Il mimetico per non mimetizzarsi, l'uniforme per non uniformarsi. L'uomo Valentino sfila alla Limonaia del giardino di Boboli, scegliendo per la seconda volta la kermesse di Pitti, e si distingue, come è giusto che sia.
Quando si sono sentiti pronti, dopo aver lavorato assai bene sulle collezioni femminili, hanno deciso che fosse ora di tornare in passerella anche con l'uomo Valentino. E già lo scorso gennaio hanno scelto il Pitti: "non Milano dell'industria, non Parigi che a tutti i costi vuol essere cool, ma Firenze perché è credibile come città di cultura umanistica, più personale".

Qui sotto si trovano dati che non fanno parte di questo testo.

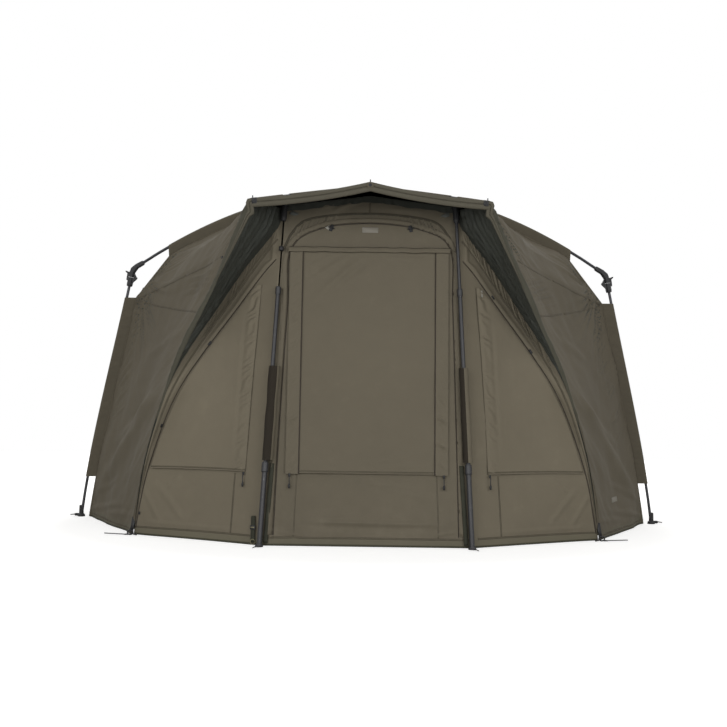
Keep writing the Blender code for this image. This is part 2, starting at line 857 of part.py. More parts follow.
def corner_line(side, t):
    rib = "corner_right" if side > 0 else "corner_left"
    tip = rib_cloth(rib, 1.0, RIBS[rib][1], PEAK_DROP)
    if t < EDGE_SHARE:
        return rib_cloth(rib, t / EDGE_SHARE, RIBS[rib][1], PEAK_DROP)
    s = (t - EDGE_SHARE) / (1 - EDGE_SHARE)
    edge = front_edge(side, s)
    lift = (tip - front_edge(side, 0.0)) * max(0.0, 1 - s * 4)
    return edge + lift


def legged_line(rib, t):
    """Under the rib, straight across the elbow's notch, and down inside the leg."""
    kind = rib.split("_")[0]
    azimuth = RIBS[rib][0]
    sleeve_end = rib_cloth(rib, 1.0, SLEEVE_END_REACH[kind], FIN_WIDTH)
    top = LEG_SLEEVE_TOP[kind]
    sleeve_top = spot(azimuth, leg_reach(rib, top) - INSET_TOP, top)
    if t < RIB_SHARE:
        return rib_cloth(rib, t / RIB_SHARE, SLEEVE_END_REACH[kind], FIN_WIDTH)
    if t < SLEEVE_TOP:
        return sleeve_end.lerp(sleeve_top, (t - RIB_SHARE) / (SLEEVE_TOP - RIB_SHARE))
    s = (t - SLEEVE_TOP) / (1 - SLEEVE_TOP)
    height = top * (1 - s) + GROUND_GAP * s
    inset = INSET_TOP + (INSET_FOOT - INSET_TOP) * s
    return spot(azimuth, leg_reach(rib, height) - inset, height)


def inward(point):
    return (Vector((0.0, HUB_DEPTH, 0.55)) - point).normalized()


def hung(line_a, line_b, sag, fold, sleeve=None):
    """A cloth between two lines, drawn in a little at its middle, with its main folds.

    Past u = 1 it turns out into the sleeve that ties it to the frame.
    """

    def surface(u, t):
        a, b = line_a(t), line_b(t)
        width = (b - a).length
        trim = SEAM_GAP / max(width, 0.02)
        w = trim + (1 - 2 * trim) * min(u, 1.0)
        point = a.lerp(b, w)
        hollow = sag * 4 * w * (1 - w) * min(1.0, width / 0.5) * math.sin(math.pi * min(1.0, t) ** 0.8)
        depth = max(hollow, 0.0) + fold(w, t)
        if point.z > 0.02:
            point = point + inward(point) * depth
        point.z = max(point.z, GROUND_GAP)
        return sleeve(t, point) if u > 1.0 else point

    return surface


def elbow_folds(w, t):
    """Tension folds that fan out of the leg sleeve's top, dying away across the cloth."""
    near = math.exp(-(((t - 0.56) / 0.10) ** 2)) * w**2 * (1 - w) * 4
    return 0.006 * near * math.sin(34.0 * (t - 0.5) + 5.0 * w)


def no_folds(w, t):
    return 0.0


SLEEVE_FOOT = 0.180
SLEEVE_START = 0.10
SLEEVE_CUT = 0.004


def sleeve_rows(rib):
    """Places along a legged line, with a pair of rows at each end of a sleeve."""
    kind = rib.split("_")[0]
    top = LEG_SLEEVE_TOP[kind]
    foot_end = SLEEVE_TOP + (1 - SLEEVE_TOP) * (top - SLEEVE_FOOT) / (top - GROUND_GAP)
    roof_step = (RIB_SHARE - SLEEVE_START) / 4
    upper = [0.0, 0.035, SLEEVE_START - SLEEVE_CUT] + [SLEEVE_START + roof_step * k for k in range(5)]
    middle = [RIB_SHARE + SLEEVE_CUT, 0.46, SLEEVE_TOP - SLEEVE_CUT]
    lower = [SLEEVE_TOP + (foot_end - SLEEVE_TOP) * k / 7 for k in range(8)]
    return upper + middle + lower + [foot_end + SLEEVE_CUT, 0.96, 1.0]


def sleeve_at(rib):
    """The sleeve's outer edge: along the rib's underside or the leg's inner side, else the seam."""
    kind = rib.split("_")[0]
    azimuth = RIBS[rib][0]
    rows = sleeve_rows(rib)
    foot_end = rows[-3] - SLEEVE_CUT / 2
    roof_end = RIB_SHARE + SLEEVE_CUT / 2

    def edge(t, seam):
        if SLEEVE_START - SLEEVE_CUT / 2 <= t <= roof_end:
            reach = SLEEVE_END_REACH[kind] * t / RIB_SHARE + 0.010 * (t / RIB_SHARE) ** 4
            return spot(azimuth, reach, rib_height(rib, reach) - RIB_TUBE - 0.0018)
        if SLEEVE_TOP - SLEEVE_CUT / 2 <= t <= foot_end:
            return spot(azimuth, leg_reach(rib, seam.z) - LEG_TUBE - 0.0018, seam.z)
        return seam + (spot(azimuth, 1.4, seam.z) - seam).normalized() * 0.0022

    return edge


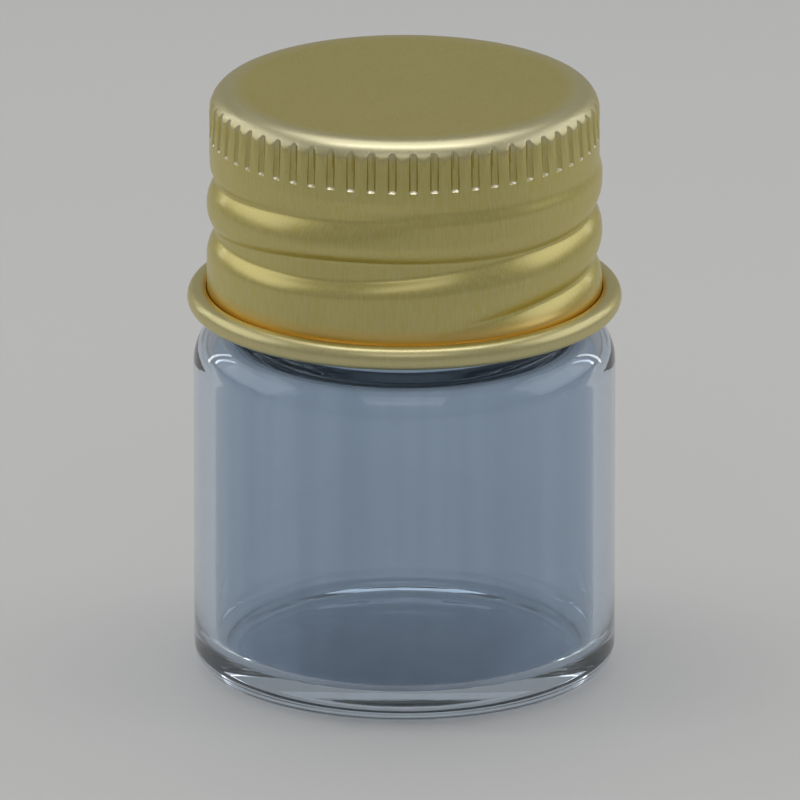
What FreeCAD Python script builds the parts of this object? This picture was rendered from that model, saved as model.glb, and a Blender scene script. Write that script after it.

La collezione invernale di gennaio, un lavoro sulla tradizione "ha avuto - spiegano i due creativi - un ottimo riscontro, comprata anche dai negozi più di tendenza e ricerca, perché la cosa più innovativa oggi è far pace con il passato". Ecco che con queste premesse, la sfilata scorre come una tesi di laurea in eleganza maschile moderna, ben spiegata.
Se per la donna Valentino si parla di couture, in parallelo per il suo uomo si fa riferimento alla sartorialità: linee semplici, esecuzione complessa, mania dei dettagli, nuove lavorazioni e tutti gli archetipi del guardaroba maschile. C'é l'idea della divisa, dell'uniforme militare che diventa però un mezzo per distinguersi e mai per omologarsi. Perché Maria Grazia e Pier Paolo hanno l'ossessione dei pezzi iconici, ovvero dei capi che sono riconoscibili ma che possono essere interpretati in modo personale, come la sahariana in nylon, cotone e raso opaco, come la giacca da smoking color verde militare e revers di raso nero.
Tutto ciò che è divisa, in senso sportivo, militare o giovanile come il denim, diventa sartoriale, dai calzoni in tela effetto jeans ai pantaloni chino e ai giubbotti di pelle, rete e tela. Tutto ciò che uniforma il vestire maschile diventa invece un capo feticcio, un'icona firmata Valentino.